Archive for July, 2012

Internationalized Resource Identifiers: Standards Progress

The idea of a Uniform Resource Locator (URL) is a key Web innovation: the “hyper” of hypertext. URLs function as a combined locator (how to find it) and identifier (how to name it) for reference to other Internet resources within documents (using hypertext, such as the HyperText Markup Language [HTML]), email, and a variety of other Internet protocols (e.g., the HyperText Transfer Protocol [HTTP]).
URLs were designed to be portable and easily transcribed at a time when most computers had very limited support for character sets.

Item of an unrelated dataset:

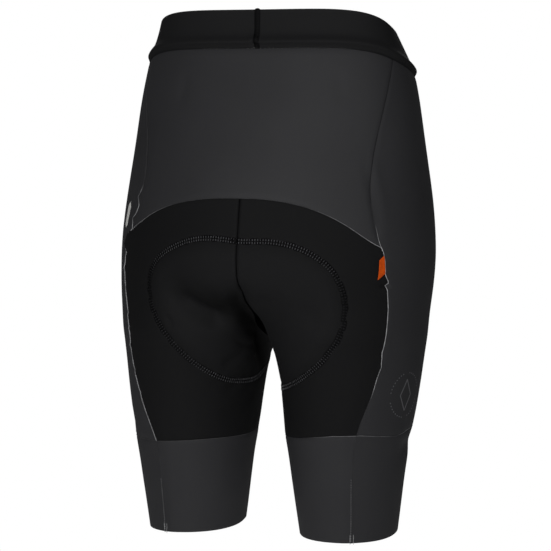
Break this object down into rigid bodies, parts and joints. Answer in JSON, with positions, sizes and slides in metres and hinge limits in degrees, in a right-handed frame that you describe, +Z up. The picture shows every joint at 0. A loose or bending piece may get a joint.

As a result, the allowed characters for a URL is limited to a subset of safe characters that are always available, much like identifiers in most programming languages: the ASCII letters, digits, and a few punctuation characters.  However, unlike programming languages, URLs are frequently made visible to users. Web users see and type URLs, and it is common for people to use URLs in advertising, written communication, and spoken announcements.
Since most of the world uses languages which are written with characters not allowed in URLs, there has been considerable interest in development of a kind of URL which allows the use of other (“non-ASCII”) characters drawn from Unicode — the standard for representing characters for the world’s languages. This new identifier is called an Internationalized Resource Identifier (IRI); it overlaps the existing URL syntax, based on the idea that some systems might still be URL-only while others might allow IRIs.
This was pretty good in theory, but in practice there have been a number of problems: For example, having multiple ways of writing the same identifier can cause security and reliability problems if implementations aren’t uniform. The standard, rather than converging, has undergone some pressure and divergence because of the wide variety of implementations.
Work continues to try to bring the concerned implementors together to work out the details and ensure that there is a single standard for IRIs in browsers, email, HTML, plain text, and other contexts. Specifications are developed in the World Wide Web consortium (W3C) and the Internet Engineering Task force. Adobe’s Larry Masinter and Roy Fielding continue to work on the related standards as editors, specification authors and reviewers.

As with most standards, the overall concept is simple; it’s the details that are difficult given that any changes to the core addressing standards for the Web have significant implications for security, reliability, and compatibility with existing deployed systems.